Western powers have for years made grand pronouncements regarding their commitment to Israel's security in the face of the Iranian nuclear threat. But now that Iran is drawing so close to being able to field a nuclear weapon, America and Europe appear to be backing off and leaving Israel to the wolves.
The most damning evidence that the West would not, contrary to the promises of US President Barack Obama and others, do everything necessary to protect Israel came when NATO Secretary-General Anders Fogh Rasmussen suggested this week that an early-warning radar system in Turkey would not provide Israel with advanced warning of an Iranian missile launch.
Speaking to reporters in Turkey, Rasmussen insisted that "data is shared within our allies, among our allies. It's a defense system to protect the populations of NATO allies."
After being further baited by Turkish reporters, Rasmussen again stressed that "it is a NATO system and the data within the system will not be shared with third countries."
While Rasmussen was reluctant to single out Israel as one of those "third countries," Turkish Foreign Minister Ahmet Davuto knew exactly what his nation's press wanted to hear: "Especially if it's about Israel, our view is clear."
Earlier this month, Israel's military intelligence chief, Maj.-Gen. Aviv Kochavi, said that intelligence suggests Iran already has enough nuclear material to build four atomic bombs. Kochavi told the annual Herzliya Conference that if Iran decided today to build a nuclear bomb, it could do so in less than one year.
With the situation clearly reaching a critical junction, talk of the possible need to launch a preemptive strike has reached fever pitch in Israel. The consternation of Israelis has been further exacerbated by recent calls from within Iran's religious leadership to attack and destroy Israel no later than 2014.
In a document published by Iran's Alef news agency, the chief strategist of Iranian Supreme Leader Ayatollah Ali Khamenei, Alireza Forghani, argued that "in the name of Allah, Iran must attack Israel by 2014. All our troubles are due to Israel!"
Alireza insisted that even in the absence of a preemptive Israeli strike, Iran was still perfectly justified in striking the Jewish state over its "occupation" of "Palestinian lands."
And it is precisely at this moment that the US, Britain and other European powers are showing themselves most apathetic and incapable of facing down the Iranian threat.
Almost completely ignoring the history of the Iranian nuclear crisis up until now, US Secretary of State Hillary Clinton and European Union foreign policy chief Catherine Ashton last week expressed hope that negotiations with Iran would reopen after Ashton received a moderately-worded letter from Tehran.
Such letters and talk of negotiations has been used repeatedly by Iran to stall Western efforts to curb its nuclear program.

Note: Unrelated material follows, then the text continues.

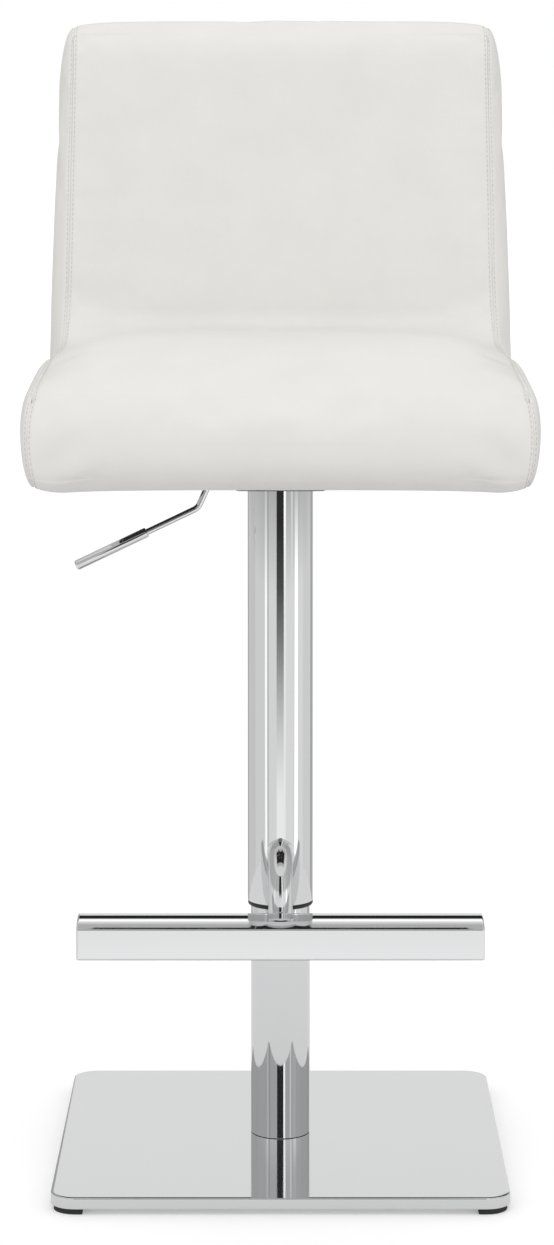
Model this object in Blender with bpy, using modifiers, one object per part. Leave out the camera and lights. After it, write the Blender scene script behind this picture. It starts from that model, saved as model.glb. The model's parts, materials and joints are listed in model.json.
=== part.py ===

Days after Clinton and Ashton were taken in by the Iranian letter, the Chairman of the US Joint Chiefs of Staff, Gen. Martin Dempsey, cautioned Israel to back off any preparations for a preemptive strike on Iran. Dempsey's interview with CNN effectively signalled Israel that if it strikes Iran at this time, it will do so without American support and backing.
British Foreign Secretary William Hague issued a similar warning on Sunday, and demonstrated the same type of selective memory that plagues Clinton and Ashton when he insisted that negotiations must be given "a real chance" before military options are seriously considered.